U.S. new home sales expected to remain strong — The market consensus is for today’s Feb new home sales report to show a +1.8% increase to 565,000, adding to January’s +3.7% climb to 555,000. New home sales have remained strong in recent months at just mildly below the 9-year high of 622,000 posted in July 2016.
New home sales have been driven by strong consumer confidence and the extremely tight supply of existing homes on the market, which has likely driven some buyers to buy new homes instead. In addition, the price of new homes is reasonable compared with existing homes. The ratio of the median price of new homes ($312,900) versus existing homes ($228,900) is currently at 1.38, which is near the middle of the range of 1.20-1.55 seen in the past six years. The question going forward, however, is whether higher mortgage rates will dent new home demand.
The supply of new homes on the market is only mildly tight at 5.7 months, which is just below the long-term average of 6.1 months. The supply of new homes has been boosted by active home building as shown by the fact that U.S. housing starts are near a 10-year high. Home builders are extremely optimistic as seen by the +6 point rise in the Feb National Association of Home Builders’ housing market index to a new 12-year high of 71.
The stock prices of U.S. housing companies have done very well in the past several months due to the strong housing market and the post-election euphoria. While the SPDR S&P Homebuilder ETF (XHB) has fallen this week, it posted a 1-1/2 year high last week and is still up by +15% since the November election.
U.S. unemployment claims remain in very good shape — U.S. businesses continue to engage in the lowest level of layoffs in decades, providing another illustration of the tight U.S. labor market. Initial unemployment claims are only +18,000 above the 44-year low posted in late-Feb while continuing claims are only +47,000 above the 17-year low of 1.983 million posted in Nov 2016. The consensus for today’s report is for initial claims to fall by -1,000 to 240,000 (adding to last week’s -2,000 to 241,000) and for continuing claims to rise by +10,000 to 2.040 million (vs last week’s -30,000 decline to 2.030 million).

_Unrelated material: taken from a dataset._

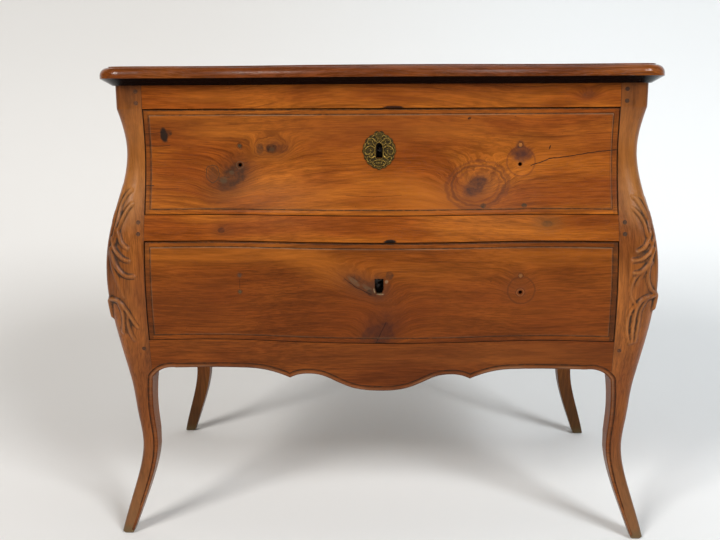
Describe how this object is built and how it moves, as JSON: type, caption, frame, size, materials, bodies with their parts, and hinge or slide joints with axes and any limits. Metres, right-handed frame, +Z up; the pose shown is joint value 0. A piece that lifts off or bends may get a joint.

10-year TIPS auction to produce yield near 0.41% — The Treasury today will auction $11 billion of 10-year TIPS in the first reopening of the 3/8% 10-year TIPS note of Jan 2027. Today’s 10-year TIPS issue was trading at 0.41% in when-issued trading late yesterday. The 12-auction averages for the 10-year TIPS are: 2.36 bid cover ratio, $22 million in non-competitive bids, 7.0 bp tail to the median yield, 15.3 bp tail to the low yield, and 47% taken at the high yield. The 10-year TIPS is by far the most popular security among foreign investors and central banks. Indirect bidders, a proxy for foreign buying, have taken an average of 68.4% of the last twelve 10-year TIPS auctions, well above the average of 59.3% for all recent Treasury coupon auctions.